Confidence intervals give a range around a sample mean that is likely to contain the true population mean.
How do you calculate a confidence interval?
CI = sample mean ± (Z × StE); StE = SD / √n
How can confidence intervals be interpreted?
A 95% CI means 95% of CIs from repeated samples would contain the population mean; non-overlapping CIs suggest a likely meaningful difference.
How should variables be nested in ANOVA?
Nest the high‑priority variable within the lower‑priority variable conceptually when forming or testing hypotheses.
What should you do if your data violate sphericity?
Apply Greenhouse–Geisser or Huynh–Feldt corrections to adjust degrees of freedom.
How should variables be plotted to best see an interaction?
Use a line graph with the lower‑priority variable on the x‑axis and the other variable shown as separate lines.
What relationship between lines suggests an interaction?

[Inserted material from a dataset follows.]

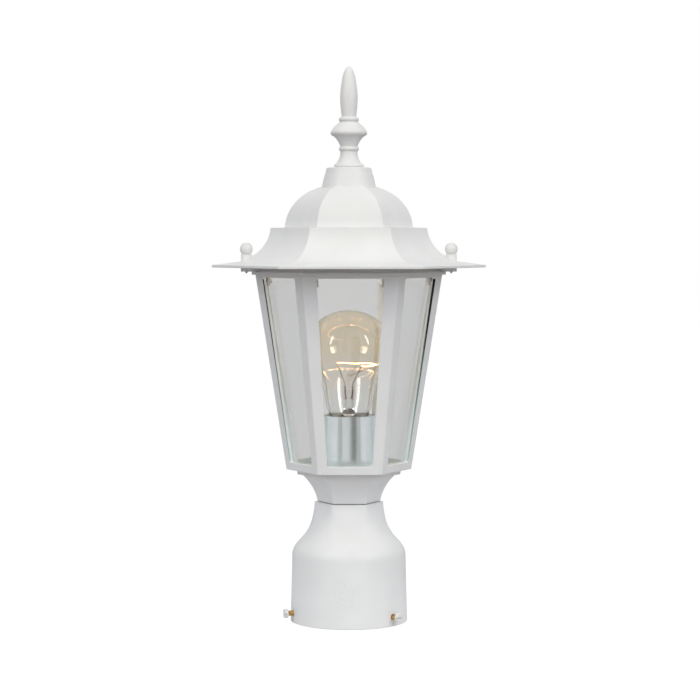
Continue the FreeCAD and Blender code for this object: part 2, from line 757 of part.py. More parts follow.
def ball_screw(side):
    neck_start = boss_top() + finial_gap
    neck_end = neck_start + ball_neck_height
    ball_middle = neck_end + ball_radius - ball_sink
    tip = rim_top - ball_screw_reach
    half_ball = math.sqrt(ball_radius ** 2 - (neck_end - ball_middle) ** 2)
    outline = Outline(0, tip).line(ball_screw_radius, tip + ball_screw_point)
    outline.line(ball_screw_radius, neck_start).line(ball_neck_radius, neck_start)
    outline.line(ball_neck_radius, neck_end).line(half_ball, neck_end)
    chord = math.hypot(half_ball, ball_middle + ball_radius - neck_end)
    bulge = ball_radius - math.sqrt(ball_radius ** 2 - chord ** 2 / 4)
    screw = turned(outline.arc(0, ball_middle + ball_radius, bulge))
    screw.translate(Vector(side * ear_reach, 0, 0))
    return screw


def finial():
    bottom = finial_bottom
    base_top = bottom + finial_base_height
    waist = bottom + finial_waist_height
    ring_top = waist + finial_ring_height
    disc = bottom + finial_disc_height
    shoulder = bottom + finial_shoulder_height
    leaf_bottom = shoulder + finial_ring_height
    outline = Outline(0, bottom).line(finial_base_radius, bottom).arc(finial_base_radius, base_top, finial_base_bulge)
    outline.line(finial_foot_radius, base_top).arc(finial_waist_radius, waist, finial_foot_bulge)
    outline.arc(finial_waist_radius, ring_top, finial_ring_bulge)
    outline.arc(finial_disc_radius - finial_disc_edge, disc - finial_disc_edge, finial_disc_under_bulge)
    outline.arc(finial_disc_radius - finial_disc_edge / 3, disc + finial_disc_edge, finial_disc_edge_bulge)
    outline.arc(finial_shoulder_radius, shoulder, finial_disc_top_bulge)
    outline.arc(finial_shoulder_radius, leaf_bottom, finial_ring_bulge)
    outline.line(leaf_foot_radius, leaf_bottom)
    belly = (leaf_radius, leaf_bottom + leaf_belly_height)
    taper = (leaf_taper_radius, leaf_bottom + leaf_taper_height)
    outline.curve([belly, taper, (0, leaf_bottom + leaf_length)], leaf_foot_way, leaf_tip_way)
    stud_hole = cylinder(stud_radius + thread_fit, bottom - overrun, bottom + stud_depth + overrun)
    return turned(outline).cut(stud_hole)


def roof_fixings():
    """The stud in the collar's top, and the washer and nut that hold it from below."""
    ceiling = collar_top - roof_wall
    nut_top = ceiling - roof_washer_thickness
    nut_bottom = nut_top - roof_nut_height
    stud_top = finial_bottom + stud_depth
    return {
        "roof_washer": ring(roof_washer_radius, stud_radius + hole_fit, nut_top, ceiling),
        "roof_nut": hexagon_prism(roof_nut_flats, nut_bottom, nut_top)
        .cut(cylinder(stud_radius + thread_fit, nut_bottom, nut_top)),
        "finial_stud": cylinder(stud_radius, stud_top - stud_length, stud_top),
    }


def ground_screw_hole():
    return cylinder(ground_screw_radius + thread_fit, fitter_ceiling - overrun, fitter_top - ground_hole_cover,
                    0, ground_screw_offset)


def ground_screw():
    head = cylinder(ground_screw_head_radius, fitter_ceiling - ground_screw_head_height, fitter_ceiling,
                    0, ground_screw_offset)
    tip = fitter_top - ground_hole_cover - ground_screw_tip_gap
    shank = cylinder(ground_screw_radius, fitter_ceiling, tip, 0, ground_screw_offset)
    return head.fuse(shank)


def nipple_and_nuts():
    """The threaded tube, its nuts and washer, and the bushing that guards the wires at its lower end."""
    thread = nipple_radius + thread_fit
    bushing_bottom = nipple_bottom - bushing_lip
    bushing = cylinder(bushing_radius, bushing_bottom, lower_nut_bottom)
    bushing = bushing.cut(cylinder(nipple_bore_radius, bushing_bottom, nipple_bottom))
    return {
        "nipple": ring(nipple_radius, nipple_bore_radius, nipple_bottom, socket_bottom),
        "wire_bushing": bushing.cut(cylinder(thread, nipple_bottom, lower_nut_bottom)),
        "nipple_nut_lower": hexagon_prism(nut_flats, lower_nut_bottom, lower_washer_bottom)
        .cut(cylinder(thread, lower_nut_bottom, lower_washer_bottom)),
        "nipple_washer_lower": ring(lower_washer_radius, nipple_hole_radius, lower_washer_bottom, fitter_ceiling),
        "nipple_nut_upper": hexagon_prism(nut_flats, upper_nut_bottom, hub_bottom)
        .cut(cylinder(thread, upper_nut_bottom, hub_bottom)),
    }


def socket():
    """The porcelain body on its hub, with its metal parts and the sleeve round it."""
    base_top = socket_bottom + socket_base_height
    top = socket_bottom + socket_height
    body = cylinder(socket_base_radius, socket_bottom, base_top).fuse(cylinder(socket_radius, base_top, top))
    body = body.cut(cylinder(socket_cavity_radius, socket_floor, top))
    shell_top = socket_floor + screw_shell_height
    shell = cylinder(screw_shell_radius, socket_floor, shell_top)
    shell = shell.cut(cylinder(screw_shell_radius - screw_shell_wall, socket_floor + screw_shell_wall, shell_top))
    shell = shell.cut(cylinder(screw_shell_floor_hole, socket_floor, shell_top))
    terminal_z = socket_bottom + terminal_height
    terminal_inner = socket_base_radius - terminal_screw_length
    head_outer = socket_base_radius + terminal_head_height
    terminals = []
    for azimuth in terminal_azimuths:
        hole = radial_cylinder(terminal_screw_radius + thread_fit, terminal_inner - thread_fit,
                               socket_base_radius + overrun, azimuth, terminal_z)
        body = body.cut(hole)
        shank = radial_cylinder(terminal_screw_radius, terminal_inner, socket_base_radius, azimuth, terminal_z)
        head = radial_cylinder(terminal_head_radius, socket_base_radius, head_outer, azimuth, terminal_z)
        terminals.append(shank.fuse(head))
    sleeve = cylinder(sleeve_radius, sleeve_bottom, sleeve_bottom + sleeve_height)
    sleeve = sleeve.cut(cylinder(sleeve_radius - sleeve_wall, upper_nut_bottom, sleeve_bottom + sleeve_height))
    contact = cylinder(center_contact_radius, socket_floor, socket_floor + center_contact_height)
    return {
        "socket_hub": ring(hub_radius, nipple_radius + thread_fit, hub_bottom, socket_bottom),
        "socket_body": body,
        "socket_screw_shell": shell,
        "socket_center_contact": contact,
        "socket_terminal_screws": Part.makeCompound(terminals),
        "socket_sleeve": sleeve.cut(cylinder(nipple_hole_radius, sleeve_bottom, upper_nut_bottom)),
    }


def bulb_outline(inset):
    """The outside of the bulb's glass, or its inside when it is inset by the wall."""
    def place(radius, height):
        return radius - inset, glass_bottom + height

    apex = glass_bottom + glass_height - inset
    outline = Outline(0, glass_bottom).line(glass_neck_radius - inset, glass_bottom)
    flank = [place(glass_throat_radius, glass_throat_height), place(glass_flank_radius, glass_flank_height),
             place(glass_belly_radius, glass_belly_height)]
    outline.curve(flank, (0, 1), (0, 1))
    crown_radius = glass_belly_radius - inset
    crown_height = apex - glass_bottom - glass_belly_height
    crown = []
    for turn in glass_crown_turns:
        radians = math.radians(turn)
        crown.append((crown_radius * math.cos(radians), apex - crown_height * (1 - math.sin(radians))))
    return outline.curve(crown, (0, 1), (-1, 0))


def bulb_base_shell():
    """The threaded shell of the base and the skirt that the glass stands in."""
    root = base_root_radius
    cone_top = skirt_bottom + base_skirt_cone
    outline = Outline(root, base_bottom)
    for turn in range(base_thread_turns):
        start = base_bottom + turn * base_thread_pitch
        outline.arc(root, start + base_thread_pitch / 2, base_crest_radius - root)
        outline.line(root, start + base_thread_pitch)
    outline.line(root, skirt_bottom).line(base_skirt_radius, cone_top)
    outline.line(base_skirt_radius, skirt_top).line(base_skirt_radius - base_wall, skirt_top)
    outline.line(base_skirt_radius - base_wall, cone_top + base_wall)
    outline.line(root - base_wall, skirt_bottom + base_wall)
    outline.line(root - base_wall, base_bottom)
    return turned(outline)


def bulb_stem():
    """The glass mount: a dish sealed in the neck, a tube, a flat pinch, and a rod with a button."""
    dish_radius = glass_neck_radius - glass_wall
    outline = Outline(0, skirt_top + glass_wall).line(dish_radius - glass_wall, skirt_top)
    outline.line(dish_radius, skirt_top).line(dish_radius, skirt_top + glass_wall)
    outline.arc(stem_radius, stem_tube_bottom, stem_dish_bulge).line(stem_radius, stem_pinch_bottom)
    dish = turned(outline.line(0, stem_pinch_bottom))
    pinch = Part.makeBox(stem_pinch_width, stem_pinch_thickness, stem_pinch_height + stem_overlap,
                         Vector(-stem_pinch_width / 2, -stem_pinch_thickness / 2, stem_pinch_bottom - stem_overlap))
    rod = cylinder(stem_rod_radius, stem_pinch_top - stem_overlap, stem_rod_top)
    stem = dish.fuse([pinch, rod, Part.makeSphere(stem_button_radius, Vector(0, 0, stem_rod_top))])
    return stem.cut(bulb_leads()).cut(bulb_supports())


def ring_point(azimuth, height):
    """A point on the circle that the filament bends along."""
    radians = math.radians(azimuth)
    return Vector(filament_ring_radius * math.cos(radians), filament_ring_radius * math.sin(radians), height)


def wire(points, radius):
    """A round wire along straight runs, with a ball at each joint."""
    pieces = []
    for start, end in zip(points, points[1:]):
        pieces.append(Part.makeCylinder(radius, (end - start).Length, start, end - start))
    balls = [Part.makeSphere(radius, point) for point in points[1:-1]]
    return pieces[0].fuse(pieces[1:] + balls)


def bulb_leads():
    """The two lead wires, from the pinch to the ends of the filament."""
    leads = []
    for side, azimuth in zip((-1, 1), filament_azimuths):
        foot = Vector(side * lead_spacing / 2, 0, stem_pinch_top - lead_straight)
        knee = foot + up * (2 * lead_straight)
        leads.append(wire([foot, knee, ring_point(azimuth, filament_height)], lead_radius))
    return Part.makeCompound(leads)


def bulb_supports():
    """Thin wires that reach out from the stem's button and carry the filament."""
    hub = Vector(0, 0, stem_rod_top)
    supports = []
    for azimuth in support_azimuths:
        tip = ring_point(azimuth, filament_height - filament_radius - support_radius)
        way = (tip - hub).normalize()
        start = hub + way * (stem_button_radius / 2)
        supports.append(Part.makeCylinder(support_radius, (tip - start).Length, start, way))
    return Part.makeCompound(supports)


def bulb_filament():
    """An arc of filament wire round the stem, between the tips of the two leads."""
    first, last = filament_azimuths
    start = ring_point(first, filament_height)
    way = Vector(start.y, -start.x, 0)
    section = Part.Face(Part.Wire(Part.Circle(start, way, filament_radius).toShape()))
    arc = section.revolve(Vector(0, 0, filament_height), up, last - first)
    return arc.cut(bulb_leads())


def panes():
    names = {0: "back_right", 1: "back", 2: "back_left", 3: "front_left", 4: "front", 5: "front_right"}
    return {"pane_" + names[number]: spun(pane(), 30 + 60 * number) for number in faces}


def lantern():
    """Every piece of the lantern, by name."""
    nodes = {"fitter": fitter(), "neck": neck(), "cage": cage(), "roof": roof(), "finial": finial()}
    nodes.update(panes())
    nodes["pane_clips"] = Part.makeCompound([spun(pane_clip(), 60 * number) for number in faces])
    nodes["pane_clip_screws"] = Part.makeCompound([spun(clip_screw(), 60 * number) for number in faces])
    nodes.update(nipple_and_nuts())
    nodes.update(socket())
    nodes.update(roof_fixings())
    nodes["ground_screw"] = ground_screw()
    for name, azimuth in set_screw_azimuths.items():
        nodes["set_screw_" + name] = set_screw(azimuth)
    nodes["ball_screw_left"] = ball_screw(-1)
    nodes["ball_screw_right"] = ball_screw(1)
    nodes["bulb_glass"] = turned(bulb_outline(0)).cut(turned(bulb_outline(glass_wall)))
    nodes["bulb_base_shell"] = bulb_base_shell()
    insulator = Outline(0, insulator_bottom).line(insulator_bottom_radius, insulator_bottom)
    nodes["bulb_base_insulator"] = turned(insulator.line(insulator_top_radius, base_bottom).line(0, base_bottom))
    nodes["bulb_base_contact"] = cylinder(bulb_contact_radius, bulb_bottom, insulator_bottom)
    nodes["bulb_stem"] = bulb_stem()
    nodes["bulb_leads"] = bulb_leads()
    nodes["bulb_supports"] = bulb_supports()
    nodes["bulb_filament"] = bulb_filament()
    return nodes


os.makedirs("parts", exist_ok=True)
for name, shape in lantern().items():
    shape.exportStep("parts/" + name + ".step")
    print(name, len(shape.Solids), round(shape.Volume, 1), shape.isValid())
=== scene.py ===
import json
import math

import bmesh
import bpy
import numpy as np
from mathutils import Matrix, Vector

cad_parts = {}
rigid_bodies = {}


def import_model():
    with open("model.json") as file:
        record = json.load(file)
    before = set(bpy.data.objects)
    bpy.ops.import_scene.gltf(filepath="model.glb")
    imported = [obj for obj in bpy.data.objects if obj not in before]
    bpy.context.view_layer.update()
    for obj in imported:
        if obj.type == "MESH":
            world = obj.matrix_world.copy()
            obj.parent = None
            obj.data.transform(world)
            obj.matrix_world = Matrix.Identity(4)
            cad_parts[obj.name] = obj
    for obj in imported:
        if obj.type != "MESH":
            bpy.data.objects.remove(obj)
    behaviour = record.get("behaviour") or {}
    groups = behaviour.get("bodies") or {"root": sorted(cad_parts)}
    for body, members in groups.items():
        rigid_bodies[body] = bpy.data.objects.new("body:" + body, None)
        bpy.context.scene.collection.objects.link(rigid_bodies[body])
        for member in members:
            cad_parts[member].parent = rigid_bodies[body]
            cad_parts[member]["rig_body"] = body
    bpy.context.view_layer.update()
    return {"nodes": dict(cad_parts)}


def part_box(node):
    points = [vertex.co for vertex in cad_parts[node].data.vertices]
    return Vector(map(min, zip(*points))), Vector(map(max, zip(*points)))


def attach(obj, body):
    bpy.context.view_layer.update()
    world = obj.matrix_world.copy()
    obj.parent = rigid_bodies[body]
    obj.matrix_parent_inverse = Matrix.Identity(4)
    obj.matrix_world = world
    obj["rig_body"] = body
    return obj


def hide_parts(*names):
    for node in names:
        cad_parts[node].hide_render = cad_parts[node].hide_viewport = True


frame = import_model()
nodes = frame["nodes"]

# Lengths are in metres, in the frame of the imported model: +Z up, the front window faces -Y.
# Azimuths on the lantern go round its axis in degrees, from +X towards the back.
MM = 0.001
ALMOST_ZERO = 1e-6

# The photograph's point of view
PHOTO_PIXELS = 700
SENSOR_WIDTH = 0.036
FOCAL_PIXELS = 2047.0         # distance to the image plane, in pixels of the photograph
CAMERA_DISTANCE = 1.468
EYE_HEIGHT = 0.2743
CAMERA_PITCH = math.radians(3.1)
CAMERA_YAW = math.radians(1.0)
AXIS_PIXELS = 1.1             # the lantern's axis is this far left of the picture's middle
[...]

Non‑parallel lines, indicating the effect of one variable depends on the level of the other.
Which analyses follow up a significant interaction in a 3×2 ANOVA?
Run planned contrasts for the repeated‑measures factor and simple main effects to test the effect of one variable at each level of the other.
What should you do if the interaction isn’t significant?
Do not run follow‑up interaction tests; interpret only the main effects.